Bridging the Gap
Theory and Practice in the Conservation of Contemporary Art
Maastricht 24-27 March 2019
(NACCA, MACCH, Bonnefantenmuseum Maastricht)
Call for papers
For several decades already, the conservation of contemporary art constitutes a dynamic field of research and reflection. At first, this research was primarily instigated by conservation professionals working in or with museums and other heritage organisations, but increasingly academic researchers and universities have been involved as well. This is visible for instance in the growing number of PhD dissertations devoted to challenges in the conservation of contemporary art and of research collaborations between academic and professional institutions.
Although such research is often conducted by researchers with a conservation background, it still remains to be seen whether and how their findings and insights are translated into the daily work practices of conservators in the field – or, vice versa, whether and how the problems and dilemmas encountered in conservation practice find their way into broader research questions
Convened towards the end of The European Fine Art Fair in Maastricht, this symposium aims to strengthen the exchange between theory and practice in the conservation of contemporary art by exploring promising practices (and failures) and by critically questioning its conditions and drawbacks. It is a collaboration between the EU funded Marie Sklodowska-Curie Innovative Training Network New Approaches in the Conservation of Contemporary Art (NACCA, the Maastricht Centre for Arts and Culture, Conservation and Heritage (MACCH) and the Bonnefantenmuseum Maastricht. Next to the presentation of the 15 NACCA PhD projects, it will host several keynote lectures, panels and round tables.
For the panels we welcome papers addressing one of the following themes:
1. Theoretical attempts to rethink the artwork and artist intent and their implications for conservation ethics and decision-making.
The problems of contemporary art conservation have generated various attempts to develop alternative notions of the identity and authenticity of the work of art and of the intentions of the artist. What characterizes these notions and what do they imply for conservation ethics and decision-making? How do they work in conservation practice – to what extent are they helpful and what are their limits?
2. New materials and materialities
On the one hand, new materials (plastics, organic materials, digital media) require new forms of scientific expertise to secure their conservation; on the other, materials and materiality play a different role in contemporary artworks than before. To what extent do insights from more anthropologically and philosophically oriented understandings of materiality like material culture studies and new materialism help in addressing these issues? What are the benefits and limits of these understandings seen from a practice point of view? But also, how can (the study of) conservation practices open up new research avenues?

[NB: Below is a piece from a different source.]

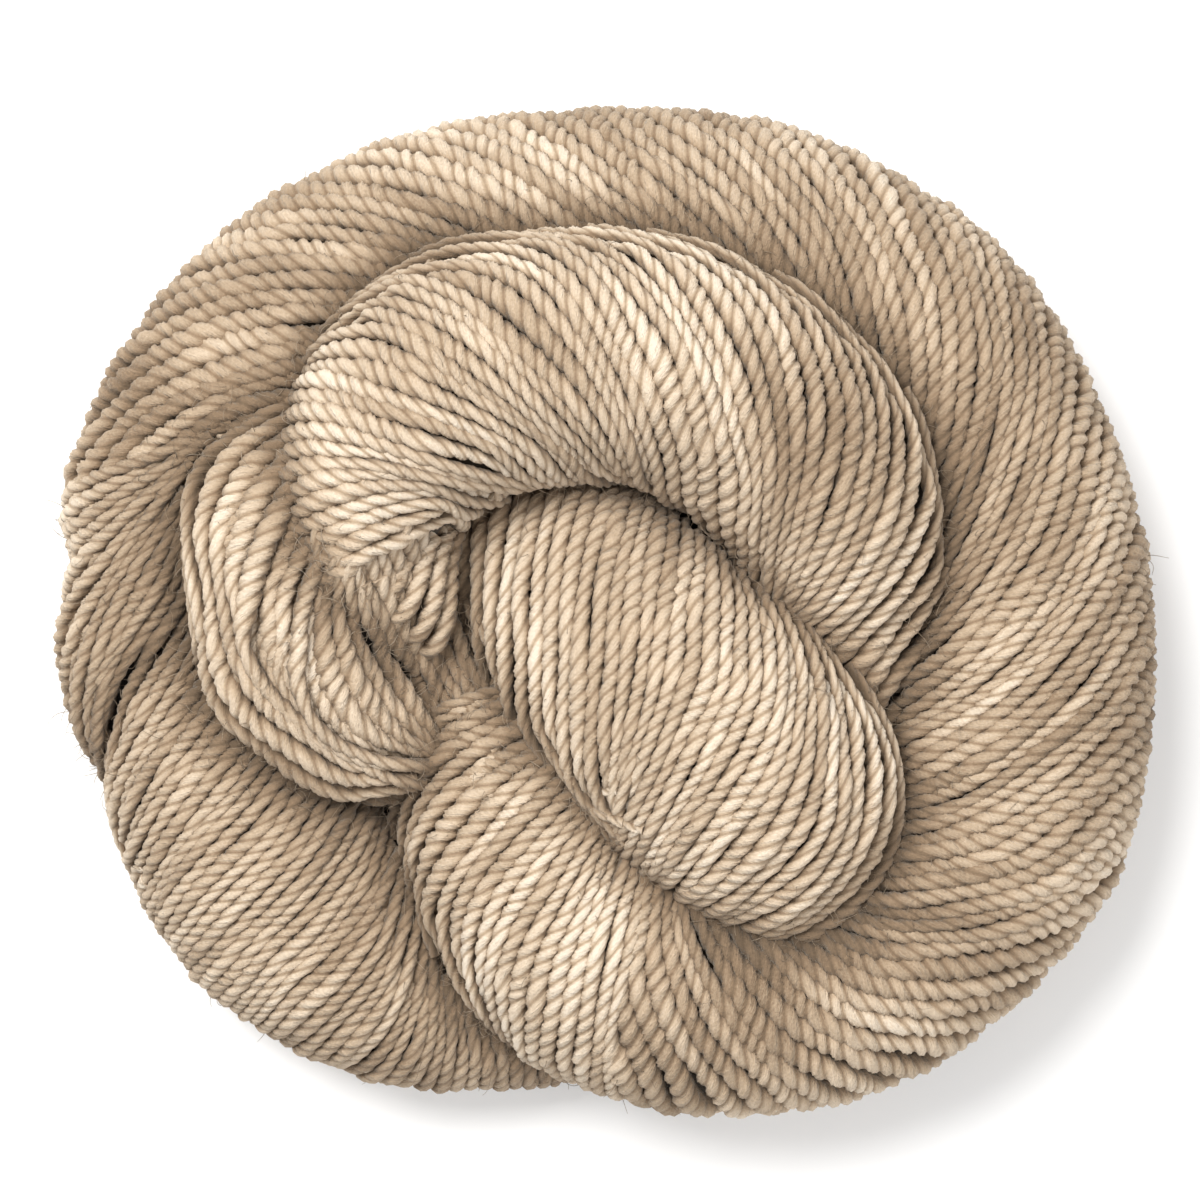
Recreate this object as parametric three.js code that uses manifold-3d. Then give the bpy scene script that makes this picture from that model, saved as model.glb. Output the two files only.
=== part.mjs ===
// A hank of plied knitting yarn, twisted and coiled up into a round nest.
// Millimetres, +Z up. The nest lies on its flat underside at z = 0, and the origin is
// in the middle of its plan. Seen from above, the bundle of yarn travels clockwise:
// it starts under the front and goes round the front left corner, where the outer ring
// folds over it. The ring turns in at the front and ends in a small coil on the floor.
// A second layer lies on that ring: an upper arch, a middle arm and, at the left,
// the loop end of the hank.
import * as THREE from "three";
import { mergeVertices } from "three/addons/utils/BufferGeometryUtils.js";
import Module from "manifold-3d";

// Driving dimensions
const NEST_ACROSS = 168;
const NEST_HEIGHT = 58;
const SIDES = 28; // corners round one section of the bundle
const STEP = 7; // longest distance from one section to the next
const ROWS_IN_A_LENGTH = 8; // rows of the table in one length of the bundle
const DOME_STEPS = 4; // sections in the rounded end of a bundle
const CENTRE = { x: 0.3, y: 0.6 }; // of the plan, in the tables' own x and y

// The bundle's sections, in the order of its travel, one row for each:
// x, y and z of the middle, then half the width and half the height of the oval section.
const FRONT_LEFT = [
  [-4.5, -56, 9.5, 16.5, 10.5],
  [-20, -55, 12.5, 18.5, 13.5],
  [-35.5, -50, 15.5, 20.5, 16.5],
  [-48.5, -40, 17, 21, 18],
  [-55.5, -27, 17, 20.5, 18],
  [-58.5, -13.5, 16.5, 19.5, 17.5],
  [-59.5, -1.5, 14.5, 18, 15.5],
  [-59, 10, 12, 15, 13],
];
const RING = [
  [-76.5, -19, 11, 3.5, 8],
  [-76.5, -13, 13.5, 6, 13],
  [-74.5, -3.5, 15.5, 10, 16.5],
  [-68.5, 5.5, 17, 15.5, 17.5],
  [-63.5, 17.5, 17.5, 19, 18],
  [-53, 33.5, 18.5, 21, 19.5],
  [-38, 46.5, 18.5, 21.5, 19.5],
  [-21, 53.5, 18.5, 21.5, 19.5],
  [-0.5, 55.5, 18.5, 21.5, 19.5],
  [17, 55, 18.5, 21.5, 19.5],
  [34, 49.5, 18.5, 21, 19.5],
  [49, 37.5, 18.5, 21, 19.5],
  [57.5, 21.5, 18.5, 21, 19.5],
  [61.5, 4, 18.5, 22, 19.5],
  [61.5, -13.5, 18.5, 22.5, 19.5],
  [56.5, -31.5, 18.5, 23, 19.5],
  [45.5, -45, 18.5, 22.5, 19.5],
  [32, -52, 18.5, 22.5, 19.5],
  [17.5, -54, 20, 22, 19.5],
  [3.5, -51, 22, 22, 19.5],
  [-6.5, -42.5, 24, 22, 19],
  [-11.5, -30, 24, 21.5, 18.5],
  [-15.5, -17, 20.5, 20, 18],
  [-19, -3, 17, 18.5, 17],
  [-14.5, 11, 15.5, 18, 16.5],
  [-1, 19.5, 15, 18, 16],
  [14, 15.5, 14.5, 18, 15.5],
  [21, 3, 14.5, 18, 15.5],
  [19, -11, 14.5, 16.5, 15.5],
];
const ARCH = [
  [-26.5, -7.5, 24, 5, 9],
  [-34, 1, 29, 9.5, 14],
  [-36.5, 13, 33, 14, 17],
  [-31.5, 26, 36, 18, 18],
  [-21, 35.5, 38, 20, 18.5],
  [-6.5, 39, 40, 19.5, 18],
  [8, 38, 40, 19.5, 18],
  [20.5, 32.5, 38, 19, 18],
  [30.5, 23.5, 35, 19, 18],
  [35, 13, 31, 18, 17],
  [35.5, 2.5, 25, 17.5, 16],
  [34.5, -10, 20, 16, 15],
];
const MIDDLE = [
  [-15.5, 22, 18, 14, 12],
  [-9, 10, 25, 17.5, 15],
  [-1, 0, 31, 21, 17.5],
  [8.5, -10.5, 34.5, 22.5, 18.5],
  [18, -19.5, 35, 23, 18.5],
  [24, -28, 33, 22.5, 18],
  [26, -35.5, 28, 19.5, 17],
  [25, -42.5, 21, 15, 14],
];
const LOOP_END = [
  [-40, 29.5, 24, 12.5, 13],
  [-47, 17.5, 31, 16.5, 14],
  [-48, 4.5, 33, 17, 14],
  [-45.5, -6.5, 32, 16.5, 14],
  [-39, -15, 29, 14.5, 13.5],
  [-29.5, -19, 25, 11.5, 12],
  [-20, -19.5, 20, 9, 11],
];

const wasm = await Module();
wasm.setup();

// A closed geometry as a solid that can be joined and cut.
function toSolid(geometry) {
  const plain = geometry.clone();
  plain.deleteAttribute("normal");
  plain.deleteAttribute("uv");
  const merged = mergeVertices(plain, 1e-4);
  const vertProperties = new Float32Array(merged.attributes.position.array);
  const triVerts = new Uint32Array(merged.index.array);
  return new wasm.Manifold(new wasm.Mesh({ numProp: 3, vertProperties, triVerts }));
}

// The solid's surface as a three.js geometry with its own normals.
function toGeometry(solid) {
  const mesh = solid.getMesh();
  const geometry = new THREE.BufferGeometry();
  geometry.setAttribute("position", new THREE.BufferAttribute(mesh.vertProperties, 3));
  geometry.setIndex(new THREE.BufferAttribute(mesh.triVerts, 1));
  geometry.computeVertexNormals();
  return geometry;
}

// One column of a smooth curve through four neighbouring rows, t from 0 to 1
// between the second row and the third.
function smooth(before, from, to, after, t) {
  const slopeIn = (to - before) / 2;
  const slopeOut = (after - from) / 2;
  const drop = from - to;
  const cubic = 2 * drop + slopeIn + slopeOut;
  const square = -3 * drop - 2 * slopeIn - slopeOut;
  return ((cubic * t + square) * t + slopeIn) * t + from;
}

// The row of a table at a place between rows, such as 2.5.
function rowAt(rows, place) {
  const last = rows.length - 1;
  const span = Math.min(Math.floor(place), last - 1);
  const pick = (index) => rows[THREE.MathUtils.clamp(index, 0, last)];
  return rows[0].map((_, column) =>
    smooth(
      pick(span - 1)[column],
      pick(span)[column],
      pick(span + 1)[column],
      pick(span + 2)[column],
      place - span,
    ),
  );
}

// A section: its middle, its two half axes, and the way the bundle travels there.
function sectionAt(rows, place) {
  const nudge = 0.01;
  const last = rows.length - 1;
  const point = (at) => new THREE.Vector3(...rowAt(rows, THREE.MathUtils.clamp(at, 0, last)));
  const travel = point(place + nudge).sub(point(place - nudge)).normalize();
  const side = travel.clone().cross(new THREE.Vector3(0, 0, 1)).normalize();
  const up = side.clone().cross(travel);
  const [x, y, z, halfWidth, halfHeight] = rowAt(rows, place);
  const middle = new THREE.Vector3(x - CENTRE.x, y - CENTRE.y, z);
  return { middle, travel, side, up, halfWidth, halfHeight };
}

// The sections that round off a bundle beyond its end, outermost last.
function domeSections(section, direction) {
  const reach = Math.min(section.halfWidth, section.halfHeight);
  return Array.from({ length: DOME_STEPS }, (_, index) => {
    const angle = (((index + 1) / DOME_STEPS) * Math.PI) / 2;
    const shrink = Math.max(Math.cos(angle), 0.02);
    return {
      ...section,
      middle: section.middle
        .clone()
        .addScaledVector(section.travel, direction * reach * Math.sin(angle)),
      halfWidth: section.halfWidth * shrink,
      halfHeight: section.halfHeight * shrink,
    };
  });
}

// A closed tube through the given sections.
function tubeThrough(sections) {
  const points = [];
  for (const { middle, side, up, halfWidth, halfHeight } of sections) {
    for (let corner = 0; corner < SIDES; corner += 1) {
      const angle = (corner / SIDES) * 2 * Math.PI;
      const point = middle
        .clone()
        .addScaledVector(side, halfWidth * Math.cos(angle))
        .addScaledVector(up, halfHeight * Math.sin(angle));
      points.push(point.x, point.y, point.z);
    }
  }
  const first = sections[0].middle;
  const end = sections[sections.length - 1].middle;
  points.push(first.x, first.y, first.z, end.x, end.y, end.z);
  const startHub = sections.length * SIDES;
  const endHub = startHub + 1;
  const lastRing = (sections.length - 1) * SIDES;
  const faces = [];
  for (let corner = 0; corner < SIDES; corner += 1) {
    const next = (corner + 1) % SIDES;
    for (let ring = 0; ring < lastRing; ring += SIDES) {
      faces.push(ring + corner, ring + SIDES + corner, ring + SIDES + next);
      faces.push(ring + corner, ring + SIDES + next, ring + next);
    }
    faces.push(startHub, corner, next);
    faces.push(endHub, lastRing + next, lastRing + corner);
  }
  const geometry = new THREE.BufferGeometry();
  geometry.setAttribute("position", new THREE.Float32BufferAttribute(points, 3));
  geometry.setIndex(faces);
  return geometry;
}

// A whole bundle, joined from lengths that share a row, so that it may lie on itself.
function bundle(rows) {
  const last = rows.length - 1;
  const places = [];
  for (let span = 0; span < last; span += 1) {
    const reach = sectionAt(rows, span).middle.distanceTo(sectionAt(rows, span + 1).middle);
    const steps = Math.ceil(reach / STEP);
    for (let step = 0; step < steps; step += 1) {
      places.push(span + step / steps);
    }
  }
  places.push(last);
  const lengths = [];
  for (let start = 0; start < last; start += ROWS_IN_A_LENGTH) {
    const stop = Math.min(start + ROWS_IN_A_LENGTH, last);
    const sections = places
      .filter((place) => place >= start && place <= stop)
      .map((place) => sectionAt(rows, place));
    if (start === 0) {
      sections.unshift(...domeSections(sections[0], -1).reverse());
    }
    if (stop === last) {
      sections.push(...domeSections(sections[sections.length - 1], 1));
    }
    lengths.push(toSolid(tubeThrough(sections)));
  }
  return lengths;
}

// The nest: all bundles joined, cut flat underneath, without closed hollows.
function nest() {
  const lengths = [FRONT_LEFT, RING, ARCH, MIDDLE, LOOP_END].flatMap(bundle);
  const joined = lengths.reduce((whole, length) => whole.add(length));
  const room = new THREE.BoxGeometry(2 * NEST_ACROSS, 2 * NEST_ACROSS, 2 * NEST_HEIGHT);
  room.translate(0, 0, NEST_HEIGHT);
  const cut = joined.intersect(toSolid(room));
  const shells = cut.decompose().sort((one, other) => other.volume() - one.volume());
  return shells[0];
}

const hank = new THREE.Mesh(
  toGeometry(nest()),
  new THREE.MeshStandardMaterial({ color: "#bda688", roughness: 0.95, metalness: 0 }),
);
hank.name = "hank";

const knittingYarn = new THREE.Group();
knittingYarn.add(hank);

export default knittingYarn;
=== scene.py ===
# %% [markdown]
# # A hank of knitting yarn, coiled up into a nest
# The real object is one long three-ply wool yarn. It was reeled into a skein, the skein was
# twisted into a bundle as thick as a wrist, and the bundle was coiled up into a round nest.
# The frame that is loaded here holds the nest as one solid. This lesson dresses it: it works
# out how every strand of yarn lies on the twisted bundle, sweeps a three-ply section along
# the strands that show, adds the loose fibres, and gives the wool its colour.

# %% Load the frame
import math

import bpy
import numpy as np
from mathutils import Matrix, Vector
from mathutils.bvhtree import BVHTree


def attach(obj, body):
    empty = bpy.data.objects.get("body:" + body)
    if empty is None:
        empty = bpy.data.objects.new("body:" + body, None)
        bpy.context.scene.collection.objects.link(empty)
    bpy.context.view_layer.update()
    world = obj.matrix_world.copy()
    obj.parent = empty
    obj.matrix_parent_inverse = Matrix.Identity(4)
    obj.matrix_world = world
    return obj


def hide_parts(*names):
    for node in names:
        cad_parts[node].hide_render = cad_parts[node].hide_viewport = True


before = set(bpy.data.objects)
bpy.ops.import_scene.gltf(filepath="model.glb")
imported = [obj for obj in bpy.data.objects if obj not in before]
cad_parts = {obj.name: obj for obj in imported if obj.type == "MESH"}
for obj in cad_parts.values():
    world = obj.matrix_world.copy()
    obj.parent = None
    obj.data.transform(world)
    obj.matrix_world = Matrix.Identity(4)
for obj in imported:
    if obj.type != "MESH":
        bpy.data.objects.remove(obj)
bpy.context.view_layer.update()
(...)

3. New modes of production, new modes of collecting
Production processes in contemporary art have become increasingly complex. The range of materials used by artists is endless, as is the urge to experiment outside of the traditional art production processes and materials. Artist’s studios have become complex hubs. Some delegate routinely and delegate to a variety of fabricators or industries while others develop highly specialized in-house skills. The re-appropriation of found materials and off-the shelves/mass produced objects, and the use of delegation, have strong implications for the conservation of contemporary art. Modes of collecting and displaying contemporary art are also extremely diverse with many non-collecting institutions displaying art and institutions commissioning of ephemeral pieces that might get acquired later but were not meant to be permanent. How can research and theory in conservation help in mapping these complex processes?
4. New approaches to documentation and archiving
In contemporary art, the idea that an artwork is a finished and self-sustaining end product made by the artist alone has given way to a more open-ended and dynamic conception of the work’s modes of existence. This is especially true for allographic and performative artworks and puts a lot of emphasis on the gathering, documentation and archiving of information about the processes constituting these works. What are promising approaches and models to present, display, or reproduce such complex, extensive and dynamic bodies of information? What can be learnt from other disciplines in this respect?

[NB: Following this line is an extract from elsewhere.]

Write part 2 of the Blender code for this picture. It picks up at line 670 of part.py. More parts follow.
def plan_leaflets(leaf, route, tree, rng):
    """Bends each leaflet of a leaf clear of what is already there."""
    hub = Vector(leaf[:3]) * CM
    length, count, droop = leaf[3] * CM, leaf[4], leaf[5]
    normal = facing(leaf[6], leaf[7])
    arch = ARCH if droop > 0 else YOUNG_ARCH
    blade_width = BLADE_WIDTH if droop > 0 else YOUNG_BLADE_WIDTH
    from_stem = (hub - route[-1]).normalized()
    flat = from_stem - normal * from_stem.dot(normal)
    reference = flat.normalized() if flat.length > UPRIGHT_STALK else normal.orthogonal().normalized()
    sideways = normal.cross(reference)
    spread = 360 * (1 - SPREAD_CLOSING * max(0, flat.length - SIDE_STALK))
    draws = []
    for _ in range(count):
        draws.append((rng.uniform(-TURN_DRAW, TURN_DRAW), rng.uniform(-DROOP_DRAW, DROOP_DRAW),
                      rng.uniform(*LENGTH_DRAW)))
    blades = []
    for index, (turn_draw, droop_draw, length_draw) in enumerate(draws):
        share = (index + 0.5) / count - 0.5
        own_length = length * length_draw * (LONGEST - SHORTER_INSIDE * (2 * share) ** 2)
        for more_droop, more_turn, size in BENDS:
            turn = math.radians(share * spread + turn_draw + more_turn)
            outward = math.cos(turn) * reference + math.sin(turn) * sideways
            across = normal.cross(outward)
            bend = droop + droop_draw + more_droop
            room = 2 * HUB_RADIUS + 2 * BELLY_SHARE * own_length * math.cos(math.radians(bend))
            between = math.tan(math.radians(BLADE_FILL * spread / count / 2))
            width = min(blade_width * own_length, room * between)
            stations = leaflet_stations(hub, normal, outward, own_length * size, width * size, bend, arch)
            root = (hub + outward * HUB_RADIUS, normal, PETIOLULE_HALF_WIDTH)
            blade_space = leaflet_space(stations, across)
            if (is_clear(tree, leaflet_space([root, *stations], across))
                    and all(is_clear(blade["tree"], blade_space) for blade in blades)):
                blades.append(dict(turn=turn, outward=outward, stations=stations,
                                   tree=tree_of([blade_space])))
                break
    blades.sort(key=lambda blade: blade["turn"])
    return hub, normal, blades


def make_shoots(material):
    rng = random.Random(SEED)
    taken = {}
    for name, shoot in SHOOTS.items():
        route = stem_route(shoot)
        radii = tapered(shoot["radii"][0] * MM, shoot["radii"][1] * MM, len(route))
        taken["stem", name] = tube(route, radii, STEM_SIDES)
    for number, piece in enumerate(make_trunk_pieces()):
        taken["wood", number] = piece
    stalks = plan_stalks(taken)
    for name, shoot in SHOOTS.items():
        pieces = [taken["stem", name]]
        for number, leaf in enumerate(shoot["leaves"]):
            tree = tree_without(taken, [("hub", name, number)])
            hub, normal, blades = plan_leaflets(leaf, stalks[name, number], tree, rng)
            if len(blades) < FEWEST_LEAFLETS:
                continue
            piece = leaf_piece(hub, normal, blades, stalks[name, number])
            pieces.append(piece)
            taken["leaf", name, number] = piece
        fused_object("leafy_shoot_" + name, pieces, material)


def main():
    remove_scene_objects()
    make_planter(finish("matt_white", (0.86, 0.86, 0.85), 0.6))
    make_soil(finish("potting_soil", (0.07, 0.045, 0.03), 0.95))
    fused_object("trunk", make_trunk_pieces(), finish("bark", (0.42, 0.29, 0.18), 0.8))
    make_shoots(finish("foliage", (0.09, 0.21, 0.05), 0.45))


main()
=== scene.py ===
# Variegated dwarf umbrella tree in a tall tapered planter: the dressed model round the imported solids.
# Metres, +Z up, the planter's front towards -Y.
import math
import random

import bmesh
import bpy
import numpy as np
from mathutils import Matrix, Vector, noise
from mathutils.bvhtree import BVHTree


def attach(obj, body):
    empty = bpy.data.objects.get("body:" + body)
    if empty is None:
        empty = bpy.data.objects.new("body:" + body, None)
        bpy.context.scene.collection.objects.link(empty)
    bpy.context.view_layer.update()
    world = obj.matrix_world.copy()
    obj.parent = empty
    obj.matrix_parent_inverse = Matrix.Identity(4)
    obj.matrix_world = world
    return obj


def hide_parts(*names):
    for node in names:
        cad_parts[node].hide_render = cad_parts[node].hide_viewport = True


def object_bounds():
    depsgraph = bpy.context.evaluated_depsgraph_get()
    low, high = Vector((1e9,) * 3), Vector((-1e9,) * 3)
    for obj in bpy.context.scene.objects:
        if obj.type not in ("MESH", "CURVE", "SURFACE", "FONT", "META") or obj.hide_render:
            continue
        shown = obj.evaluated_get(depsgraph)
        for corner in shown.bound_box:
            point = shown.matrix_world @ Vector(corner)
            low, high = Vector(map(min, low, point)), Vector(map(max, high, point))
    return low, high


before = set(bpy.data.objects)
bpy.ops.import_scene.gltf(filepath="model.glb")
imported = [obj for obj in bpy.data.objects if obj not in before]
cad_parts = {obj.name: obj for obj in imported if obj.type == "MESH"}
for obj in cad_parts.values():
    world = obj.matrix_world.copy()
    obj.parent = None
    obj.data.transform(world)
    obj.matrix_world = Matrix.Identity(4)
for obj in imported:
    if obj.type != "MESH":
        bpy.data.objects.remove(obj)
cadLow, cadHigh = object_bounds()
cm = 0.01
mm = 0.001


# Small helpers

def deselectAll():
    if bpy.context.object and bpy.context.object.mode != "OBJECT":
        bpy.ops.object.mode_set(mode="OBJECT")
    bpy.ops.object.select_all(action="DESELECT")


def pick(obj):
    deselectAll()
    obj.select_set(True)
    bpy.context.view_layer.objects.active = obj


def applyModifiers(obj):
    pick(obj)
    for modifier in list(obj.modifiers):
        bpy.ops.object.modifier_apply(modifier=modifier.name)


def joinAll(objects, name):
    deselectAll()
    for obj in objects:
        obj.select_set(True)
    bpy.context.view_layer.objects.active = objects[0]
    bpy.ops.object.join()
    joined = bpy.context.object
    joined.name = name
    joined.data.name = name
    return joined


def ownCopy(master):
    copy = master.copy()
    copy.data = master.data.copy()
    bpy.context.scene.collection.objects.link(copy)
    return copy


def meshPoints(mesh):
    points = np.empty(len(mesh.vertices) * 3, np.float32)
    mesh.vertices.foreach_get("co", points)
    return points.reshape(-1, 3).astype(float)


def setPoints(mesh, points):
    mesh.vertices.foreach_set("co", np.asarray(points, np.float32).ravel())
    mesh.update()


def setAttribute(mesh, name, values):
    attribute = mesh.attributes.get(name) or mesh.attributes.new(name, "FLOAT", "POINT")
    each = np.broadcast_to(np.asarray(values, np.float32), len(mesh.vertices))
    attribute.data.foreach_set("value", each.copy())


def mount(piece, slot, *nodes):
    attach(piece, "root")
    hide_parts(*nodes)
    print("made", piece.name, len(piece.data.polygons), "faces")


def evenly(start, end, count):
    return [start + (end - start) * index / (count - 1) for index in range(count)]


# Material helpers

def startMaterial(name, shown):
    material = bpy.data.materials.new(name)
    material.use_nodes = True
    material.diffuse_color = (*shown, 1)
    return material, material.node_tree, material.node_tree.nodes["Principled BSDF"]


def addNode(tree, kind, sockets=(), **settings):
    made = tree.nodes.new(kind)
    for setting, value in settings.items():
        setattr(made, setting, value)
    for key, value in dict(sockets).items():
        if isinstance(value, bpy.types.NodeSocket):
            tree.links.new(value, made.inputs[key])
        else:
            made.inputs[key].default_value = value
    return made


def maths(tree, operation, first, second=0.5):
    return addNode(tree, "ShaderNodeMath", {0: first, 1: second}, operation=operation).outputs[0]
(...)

5. Challenging professional and institutional roles and responsibilities; expanded networks:collaborations and controversies
There is an increasing awareness that traditional role definitions and distinctions (as between conservators and curators) are changing, that museums need to adapt their infrastructures and go outside their institutions to collaborate with stakeholders such as artists and their estates, technicians or programmers or the public, and with external experts in order to care for works of art. What does this mean in practice? What are best practices and what are bottlenecks? What is required for collaborations to be successful and what problems may arise?
6. Art, law and the market
To what extent and in what way are conservation strategies in contemporary art influenced by legal constraints and by the art market? What happens for instance when artists pass away and their work is taken care of by other stakeholders like artist estates, gallerists or private collectors? What is the role of commercial enterprises (like insurance companies) in conservation? What kind of research and theory is needed to account for these influences?
Maximum length of the papers will be 15 minutes.
Please send an abstract (max. 200 words) with a short bio (100 words max) to Yleen Simonis,
Deadline: November 10, 2018.
Conference fees will amount to 150 € (including lunches and a conference dinner).